ECLI:NL:RBZLY:2010:BP0187
Rechtbank Zwolle-Lelystad
- Eerste aanleg - enkelvoudig
- Rechtspraak.nl
Aansprakelijkheid medehuurder voor mutatieschade na ontruiming na echtscheiding
In deze huurzaak heeft de Rechtbank Zwolle-Lelystad op 8 december 2010 uitspraak gedaan over de aansprakelijkheid van een medehuurder (ex-echtgenote) voor mutatieschade na een gedwongen ontruiming. De ontruiming vond plaats op 18 september 2007, nadat het huwelijk met de huurder was beëindigd en het huurrecht in de echtscheidingsprocedure aan de huurder was toegewezen. De eisende partij, de stichting Woningstichting Goede Stede, stelde dat de gedaagde partij, de ex-echtgenote, hoofdelijk aansprakelijk was voor de schade die was ontstaan door de ontruiming, omdat zij tot de dag voor de ontruiming in de woning verbleef.

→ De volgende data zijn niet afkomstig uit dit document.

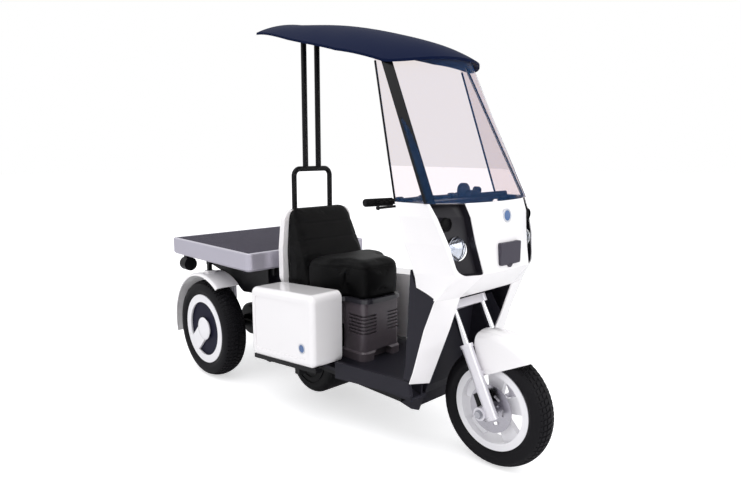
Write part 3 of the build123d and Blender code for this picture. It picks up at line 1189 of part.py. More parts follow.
# Brake caliper on the right slider, open over the disc
with BuildPart() as brake_caliper:
    caliper_w = axle_w + 72.0
    with BuildSketch(steer.offset(caliper_w)):
        with Locations((axle_u - 12.0, -(FRONT_HUB_HALF + 14.0))):
            Rectangle(46.0, 34.0)
        with Locations((axle_u + 18.0, -(FRONT_HUB_HALF + 34.0))):
            Rectangle(50.0, 18.0)
    extrude(amount=-52.0)
    add(fork_sliders.part, mode=Mode.SUBTRACT)
    with BuildSketch(front_side.offset(FRONT_HUB_HALF - 5.0)):
        Circle(DISC_R + 5.0)
    extrude(amount=DISC_T + 10.0, mode=Mode.SUBTRACT)
brake_caliper.part.label = "brake_caliper"
export_step(brake_caliper.part, "parts/brake_caliper.step")

# Front fender: crowned shell over the tyre, cut to its side outline and bolted to the sliders
FF_GAP = 66.0
FF_R = FRONT_TYRE_R + FF_GAP
FF_T = 4.0
FF_SHOULDER_R = 28.0
FF_CROWN = 6.0
FF_INNER_END_R = 120.0
FF_SIDE = [(795.0, 620.0), (795.0, 532.0), (791.0, 485.0), (827.0, 366.0), (1064.0, 484.0), (1075.0, 498.0), (1090.0, 620.0)]
ff_flat = FF_HALF_W - FF_SHOULDER_R
ff_inner_w = FF_HALF_W - FF_T
with BuildPart() as front_fender:
    with BuildSketch(front_section):
        with BuildLine():
            Line((FF_INNER_END_R, -FF_HALF_W), (FF_R - FF_SHOULDER_R, -FF_HALF_W))
            RadiusArc((FF_R - FF_SHOULDER_R, -FF_HALF_W), (FF_R, -ff_flat), -FF_SHOULDER_R)
            ThreePointArc((FF_R, -ff_flat), (FF_R + FF_CROWN, 0), (FF_R, ff_flat))
            RadiusArc((FF_R, ff_flat), (FF_R - FF_SHOULDER_R, FF_HALF_W), -FF_SHOULDER_R)
            Line((FF_R - FF_SHOULDER_R, FF_HALF_W), (FF_INNER_END_R, FF_HALF_W))
            Line((FF_INNER_END_R, FF_HALF_W), (FF_INNER_END_R, ff_inner_w))
            Line((FF_INNER_END_R, ff_inner_w), (FF_R - FF_SHOULDER_R, ff_inner_w))
            RadiusArc((FF_R - FF_SHOULDER_R, ff_inner_w), (FF_R - FF_T, ff_flat), FF_SHOULDER_R - FF_T)
            ThreePointArc((FF_R - FF_T, ff_flat), (FF_R + FF_CROWN - FF_T, 0), (FF_R - FF_T, -ff_flat))
            RadiusArc((FF_R - FF_T, -ff_flat), (FF_R - FF_SHOULDER_R, -ff_inner_w), FF_SHOULDER_R - FF_T)
            Line((FF_R - FF_SHOULDER_R, -ff_inner_w), (FF_INNER_END_R, -ff_inner_w))
            Line((FF_INNER_END_R, -ff_inner_w), (FF_INNER_END_R, -FF_HALF_W))
        make_face()
    revolve(axis=front_axis)
    with BuildSketch(side_view):
        with BuildLine():
            Polyline(*FF_SIDE, close=True)
        make_face()
    extrude(amount=2 * FF_HALF_W, both=True, mode=Mode.INTERSECT)
front_fender.part.label = "front_fender"
export_step(front_fender.part, "parts/front_fender.step")

# Handlebar, grips and brake levers
BAR_R = 11.0
BAR_HALF_W = 330.0
GRIP_IN = 205.0
GRIP_R = 16.0
STEM_CLAMP_R = 22.0
bar_centre = steer.from_local_coords(Vector(0, 0, BAR_W))
BAR_BENDS = [
    # ahead of the stem, out from the middle
    (22.0, 95.0),
    (22.0, 185.0),
]
GRIP_SWEEP = -8.0
bar_right = [(bar_centre.X + ahead, -out, bar_centre.Z) for ahead, out in BAR_BENDS]
bar_end = (bar_centre.X + GRIP_SWEEP, -(BAR_HALF_W - 4.0), bar_centre.Z)
with BuildPart() as handlebar:
    with BuildLine():
        FilletPolyline((bar_centre.X, 0, bar_centre.Z), *bar_right, bar_end, radius=30.0)
    with BuildSketch(Plane(origin=bar_centre, z_dir=Vector(*bar_right[0]) - bar_centre)):
        Circle(BAR_R)
    sweep()
    mirror(about=Plane.XZ)
    with BuildSketch(steer.offset(BAR_W - 14.0)):
        Circle(STEM_CLAMP_R)
    extrude(amount=26.0)
handlebar.part.label = "handlebar"
export_step(handlebar.part, "parts/handlebar.step")

grip_run = Vector(*bar_end) - Vector(*bar_right[1])
grip_dir = grip_run.normalized()
grip_start = Vector(*bar_right[1]) + grip_dir * (GRIP_IN - BAR_BENDS[1][1])
grip_plane = Plane(origin=grip_start, z_dir=grip_dir)
grip_len = grip_run.length + 4.0 - (GRIP_IN - BAR_BENDS[1][1])
with BuildPart() as grips:
    with BuildSketch(grip_plane):
        Circle(GRIP_R)
    extrude(amount=grip_len)
    with BuildSketch(grip_plane):
        Circle(BAR_R)
    extrude(amount=grip_len - 4.0, mode=Mode.SUBTRACT)
    mirror(about=Plane.XZ)
grips.part.label = "grips"
export_step(grips.part, "parts/grips.step")

LEVER_R = 5.0
LEVER_TIP_R = 8.5
PERCH_R = 17.0
PERCH_W = 24.0
PERCH_Y = 164.0
perch_place = (bar_right[1][0], 0, bar_centre.Z)
LEVER_POINTS = [
    # ahead of the bar, out from the middle, below the bar
    (12.0, 176.0, 6.0),
    (52.0, 196.0, 12.0),
    (32.0, 316.0, 16.0),
]
lever_path = [(bar_right[1][0] + ahead, -out, bar_centre.Z - below) for ahead, out, below in LEVER_POINTS]
with BuildPart() as brake_levers:
    with BuildLine():
        FilletPolyline(*lever_path, radius=14.0)
    with BuildSketch(Plane(origin=lever_path[0], z_dir=Vector(*lever_path[1]) - Vector(*lever_path[0]))):
        Circle(LEVER_R)
    sweep()
    with Locations(lever_path[2]):
        Sphere(LEVER_TIP_R)
    with BuildSketch(Plane(origin=perch_place, x_dir=(1, 0, 0), z_dir=(0, -1, 0)).offset(PERCH_Y - 0.5 * PERCH_W)):
        Circle(PERCH_R)
    extrude(amount=PERCH_W)
    add(handlebar.part, mode=Mode.SUBTRACT)
    mirror(about=Plane.XZ)
brake_levers.part.label = "brake_levers"
export_step(brake_levers.part, "parts/brake_levers.step")
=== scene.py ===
from math import cos, pi, radians, sin, sqrt

import bmesh
import bpy
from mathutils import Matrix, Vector
from mathutils.bvhtree import BVHTree


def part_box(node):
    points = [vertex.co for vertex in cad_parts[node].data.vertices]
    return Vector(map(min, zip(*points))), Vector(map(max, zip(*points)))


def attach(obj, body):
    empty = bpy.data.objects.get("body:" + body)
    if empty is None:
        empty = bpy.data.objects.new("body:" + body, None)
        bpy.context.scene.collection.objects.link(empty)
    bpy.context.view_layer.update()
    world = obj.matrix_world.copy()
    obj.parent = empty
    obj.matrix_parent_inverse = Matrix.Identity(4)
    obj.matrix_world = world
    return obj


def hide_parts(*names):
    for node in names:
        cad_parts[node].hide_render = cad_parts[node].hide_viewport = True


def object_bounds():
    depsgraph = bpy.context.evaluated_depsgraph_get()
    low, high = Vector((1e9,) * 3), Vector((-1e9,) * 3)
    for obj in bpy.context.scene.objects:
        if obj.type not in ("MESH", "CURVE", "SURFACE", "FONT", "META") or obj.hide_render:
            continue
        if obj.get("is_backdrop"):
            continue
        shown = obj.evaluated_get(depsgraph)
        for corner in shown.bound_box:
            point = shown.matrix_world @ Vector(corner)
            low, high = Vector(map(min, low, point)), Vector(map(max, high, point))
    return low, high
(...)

De kantonrechter heeft vastgesteld dat de gedaagde partij niet gemotiveerd heeft betwist dat de woning door Goede Stede is ontruimd vanwege huurachterstand en dat er mutatieschade was. De kern van de zaak was of de gedaagde, ondanks het feit dat het huurrecht aan haar ex-man was toegewezen, nog steeds aansprakelijk was voor de schade. De kantonrechter oordeelde dat de gedaagde vanaf de inschrijving van de echtscheidingsbeschikking op 10 augustus 2007 geen (mede)huurder meer was en dat zij niet verplicht was om de woning op te leveren, omdat de huurovereenkomst met haar ex-man pas na haar ontheffing van het medehuurderschap was beëindigd.

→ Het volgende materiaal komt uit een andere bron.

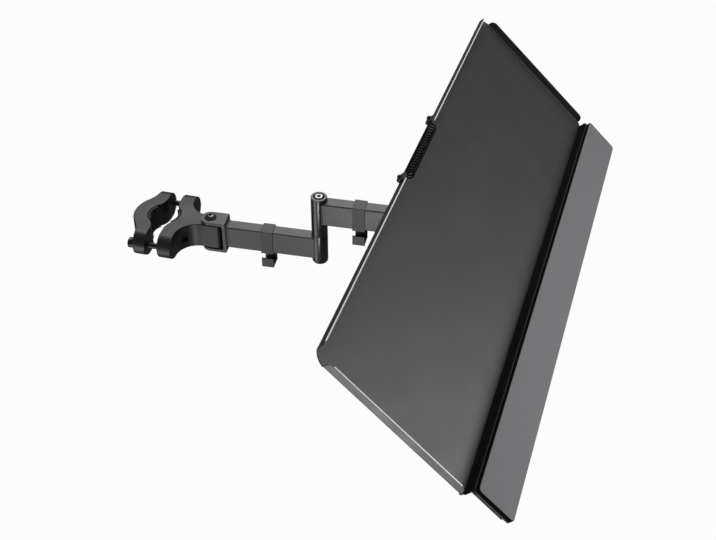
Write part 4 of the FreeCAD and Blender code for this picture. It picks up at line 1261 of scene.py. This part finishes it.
def tail_points(turn, side):
    """The bend at one end of the coil and the straight run into its block, from the coil outwards."""
    place, tangent = coil_point(turn)
    tangent = tangent * side
    axis = Vector((0, side, 0))
    away = (axis - tangent * axis.dot(tangent)).normalized()
    sweep = tangent.angle(axis)
    points = []
    for k in range(1, bend_steps + 1):
        angle = sweep * k / bend_steps
        points.append(place + (tangent * math.sin(angle) + away * (1 - math.cos(angle))) * tail_bend)
    last = points[-1]
    points.append(Vector((last.x, coil_middle.y + side * (tail_reach + tail_grip), last.z)))
    return points


path = list(reversed(tail_points(0, -1)))
path += [coil_point(k / steps_in_turn)[0] for k in range(coil_turns * steps_in_turn + 1)]
path += tail_points(coil_turns, 1)
wire_mesh = bpy.data.meshes.new("keeper_coil")
wire_mesh.from_pydata([point / 1000 for point in path], [(k, k + 1) for k in range(len(path) - 1)], [])
coil = bpy.data.objects.new("keeper_coil", wire_mesh)
bpy.context.scene.collection.objects.link(coil)

wire_tree = bpy.data.node_groups.new("drawn wire along a path", "GeometryNodeTree")
inlet = sockets_of(wire_tree, {"Wire Radius": "Float", "Material": "Material"})
line = add(wire_tree, "GeometryNodeMeshToCurve", {"Mesh": inlet["Geometry"]})
section = add(
    wire_tree, "GeometryNodeCurvePrimitiveCircle", {"Resolution": 12, "Radius": inlet["Wire Radius"]}
)
swept = add(
    wire_tree,
    "GeometryNodeCurveToMesh",
    {"Curve": line.outputs[0], "Profile Curve": section.outputs[0], "Fill Caps": True},
)
real = add(wire_tree, "GeometryNodeRealizeInstances", {"Geometry": swept.outputs[0]})
coloured = add(
    wire_tree, "GeometryNodeSetMaterial", {"Geometry": real.outputs[0], "Material": inlet["Material"]}
)
add(wire_tree, "NodeGroupOutput", {"Geometry": coloured.outputs[0]})
# The drawn wire is blackened and unpolished, so its turns stay dark with only a thin light line each.
wire_coat = steel("black coated spring wire", "#0a0a0b", roughness=0.45, grain_mm=0.4, coat=0.1)
grown(coil, wire_tree, {"Wire Radius": wire_radius / 1000, "Material": wire_coat})
coil.data.transform(tray_frame)
fitted(coil, "tray", "spring_steel", wire_coat, "keeper_spring")

block_plastic = moulded(
    "moulded black block", "#1b1b1c", grain_mm=1.0, grain_depth_mm=0.03, roughness=0.5, ior=1.5
)
finished("near_keeper_anchor", "near_wire_block", "anchor_plastic", block_plastic, 0.35)
finished("far_keeper_anchor", "far_wire_block", "anchor_plastic", block_plastic, 0.35)
screw_past_tail, block_face, block_middle = 7.5, -4.6, 4.8
block_screws = button_screw(
    "block_screws_m3", diameter=3.0, length=6.1, head_diameter=6.0, head_height=3.0, socket=2.0
)
in_rows(block_screws, (2, 2 * (tail_reach + screw_past_tail)), (1, 0), oxide)
block_screws.data.transform(on_tray(block_face, coil_middle.y, block_middle, (-1, 0, 0), (0, 1, 0)))
fitted(block_screws, "tray", "black_steel", oxide, "keeper_screws")
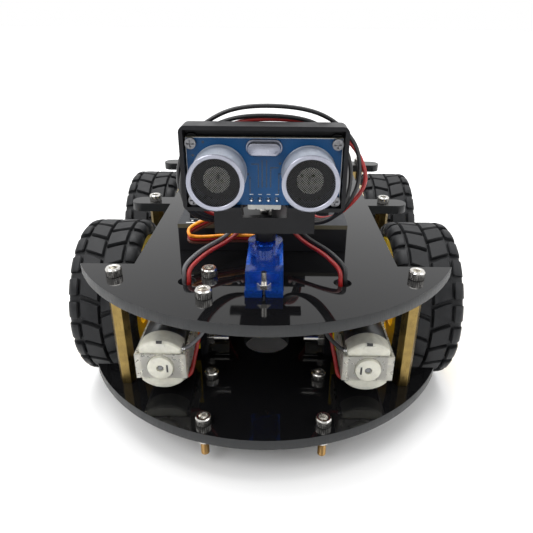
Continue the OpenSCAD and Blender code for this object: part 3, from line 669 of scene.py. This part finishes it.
def motor_cap(side):
    """Nylon end cap with dark patches painted on it for the shade inside its slots, its own Z along the
    motor's axis towards the front; side is the car's side.
    """
    shape = Shape()
    outline = can_outline(7.5, 10.2)
    depth = 6.5
    steps = ((0, 0.0), (depth - 1.2, 0.0), (depth - 0.4, 0.25), (depth, 0.8))
    shape.add(loft([outline_ring(outline, z, inset) for z, inset in steps]))
    shape.add(lathe([(4.5, depth - 0.5), (4.5, depth + 1.5), (4.35, depth + 1.85), (4.0, depth + 2.0),
                     (1.35, depth + 2.0), (1.25, depth + 1.2), (0.3, depth + 1.1)], 40))
    shape.add(box((-1.8, 7.6, depth - 3.2), (1.8, 9.0, depth + 0.25)))
    shape.add(box((-2.6, -9.2, depth - 0.3), (2.6, -8.6, depth + 0.2)))
    # painted shade: a thin dark strip on the bearing boss stands for the shade inside a slot
    slot_x = 2.5 * -side
    shape.add(box((slot_x - 0.32, -1.5, depth + 1.0), (slot_x + 0.32, 1.6, depth + 2.03)), mark=1)
    shape.add(lathe([(1.0, depth + 1.0), (1.0, depth + 1.5), (0.75, depth + 1.7)], 20), mark=2)
    # painted shade: a dark patch beside the tab stands for the shade inside an opening
    shape.add(box((-1.0, 8.95, depth - 2.0), (1.0, 9.9, depth + 0.02)), mark=1)
    return shape


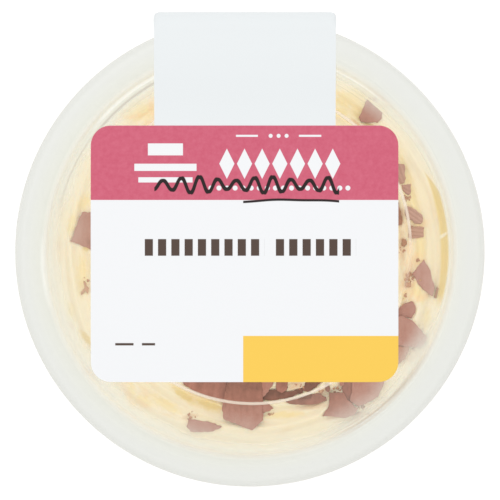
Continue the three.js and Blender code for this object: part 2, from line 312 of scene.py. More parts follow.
def broad_height(x, y):
    """The dome with the broad ridges of the spatula."""
    radius = math.hypot(x, y)
    angle = math.atan2(y, x)
    dome = CREAM_EDGE + CREAM_DOME * (1 - min(radius / CREAM_RADIUS, 1) ** 3)
    wander = 0.9 * math.sin(2 * angle + 0.6) + 0.6 * math.sin(3 * angle - 1.1)
    turns = math.tau * radius / SWIRL_PITCH + angle + wander
    fine = FINE_RIDGES * math.tau * radius / SWIRL_PITCH - 2 * angle + 1.3 * wander
    strength = SWIRL_DEPTH * min(radius / SWIRL_FROM, 1)
    return dome + strength * (math.cos(turns) + FINE_SHARE * math.cos(fine))


# %% Streaks and lumps on the cream
CREAM_CEILING = PANEL_UNDER + 0.02 * MM
CONTACT_RISE = 0.5 * MM  # how far the crests come up where the lid would press on them
CONTACT_END = 48 * MM
CONTACT_SLOPE = 30 * MM
LUMPS = (0.45 * MM, 7 * MM, 0)  # height, size and level of the noise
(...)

De rechter concludeerde dat de vordering van Goede Stede niet op een deugdelijke grondslag berustte en wees de vordering af. Tevens werd Goede Stede veroordeeld in de kosten van de procedure, die aan de zijde van de gedaagde op nihil werden begroot, aangezien zij zich niet had laten bijstaan door een gemachtigde. Deze uitspraak benadrukt de juridische nuances rondom medehuurderschap en de gevolgen van echtscheiding voor huurverplichtingen.